Take Back The Night supports survivors’ healing journeys, advocates for awareness

Take Back The Night is an international sexual violence prevention movement that dates back to the 1970s. Every year, SU hosts its own TBTN event as part of Sexual Assault Prevention Month. Solange Jain | Photo Editor
Get the latest Syracuse news delivered right to your inbox.
Subscribe to our newsletter here.
T-shirts reading “I’m a survivor” and “Violence is not a love language” hung in a colorful display as around 100 people gathered in Syracuse University’s Schine Student Center Panasci Lounge for Thursday night’s Take Back The Night event, an annual campus gathering to raise awareness about sexual violence.
Take Back The Night provides a space for students to seek support and encourage advocacy against rape culture. The international movement, which began in the 1970s, supports survivors throughout their healing with marches, rallies and campus events.

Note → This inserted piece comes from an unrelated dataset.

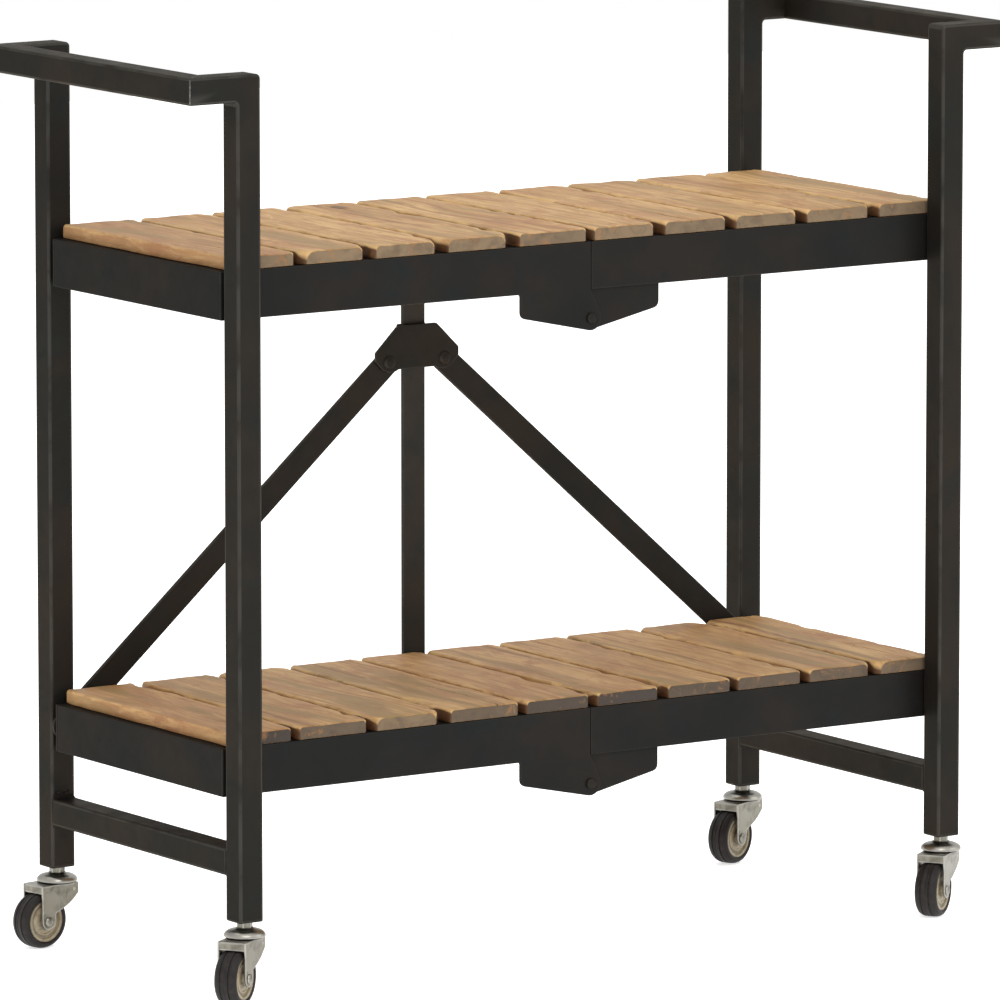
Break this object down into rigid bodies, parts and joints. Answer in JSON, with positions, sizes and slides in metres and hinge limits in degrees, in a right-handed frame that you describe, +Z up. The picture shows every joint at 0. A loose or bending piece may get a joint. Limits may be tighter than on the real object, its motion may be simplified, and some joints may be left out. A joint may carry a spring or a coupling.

Attendees said the event fostered a community for survivors and their support systems. This year’s gathering featured campus clubs and organizations that offered crafts, letter writing, safety kits and information about resources on and off campus. Citrus Dolls, SU’s majorette team, also performed.
“This event brings people together,” said Chelsea Thompson, an event coordinator for SU’s chapter of Planned Parenthood Generation Action. “When you’re assaulted, you feel so alone, and this just lets you know that you’re really not.”
Thompson said she came to TBTN to inform students about the services Planned Parenthood provides for people who have experienced sexual violence and abuse. She said speaking about these experiences can be challenging, so she brought her emotional support cat, Jellybean, to the event to comfort attendees.
Solange Jain | Photo Editor
Throughout programming, participants worked on crafts, letter writing, safety kits and information about survivor resources on and off campus. Citrus Dolls, SU’s majorette team, also performed.
Nasya Bellard, an SU sophomore, said she was drawn to the event for its comforting environment. She emphasized the importance of recognizing survivors and ensuring no one feels overlooked. While stringing pink and green beads into a bracelet, she said this message is especially urgent in current times, given President Donald Trump’s record of sexual assault allegations.
“When we have a political leader (who) himself has committed several sexual assaults, it reinforces the message that a certain behavior is okay and it’s not,” Bellard, a political science major, said. “Regardless of financial status, regardless of political status, regardless of political side or agenda.”
Through troubling times and experiences, Hendricks Chapel Dean Brian Konkol encouraged attendees to reflect on someone who’s helped them get to where they are today. He emphasized the importance of hope, describing it as a habit rather than a passive feeling.
“The organizers of Take Back the Night have taught me that hope is an active thing, because hope is the conviction that what we do matters,” Konkol said. “Hope is the conviction that what we do matters, what we think matters, how we treat people matters, how we speak our truth matters.”
Katha Strenk, a freshman majoring in innovation, society and technology, echoed Konkol’s message, saying the event reminded participants of the power of community. Strenk said she knew she wanted to be involved the moment she learned about the event and went on to help plan it for nearly three months.
She said the collaboration between the participating organizations reflected the night’s goal of uniting the campus community.
“Just knowing what a prevalent topic this is, especially being a woman and being away from home, I wanted to find community and help those people who need it,” Strenk said. “Everyone, whether directly or indirectly, is affected by this.”
Solange Jain | Photo Editor
Hendricks Chapel Dean Brian Konkol encouraged attendees to remember the importance of hope and described it as a habit rather than a passive feeling. He said TBTN embodies hope in the community it builds.
Virginia Evans, a therapist with the Barnes Center at The Arch’s Counseling center, has been involved with TBTN for over five years. This year, she said herself and other staff members made a deliberate effort to shift leadership back to the students.
“We’re really trying to get back to finding out what the students want,” Evans said. “Making it less of a prevention-oriented movement, more towards supporting survivors in all of those stages of healing.”
TBTN began as a campus march at SU, but evolved into an indoor event in 2024 as students became more involved in shaping the event’s structure. Evans said the different format helps students feel safe being vocal about their experiences.
At the end of the night, survivors and allies came together for a private discussion to share their own stories and experiences with sexual violence. Bellard said although the night was emotional, it’s important to understand the reality of survivors’ lived experiences.
“Campus should be a comfortable, safe environment and events like these really reinforce that,” Bellard said. “Where people of different backgrounds, of different organizations, are coming together to reinforce this cause, that’s what campus is for, it’s what college is about.”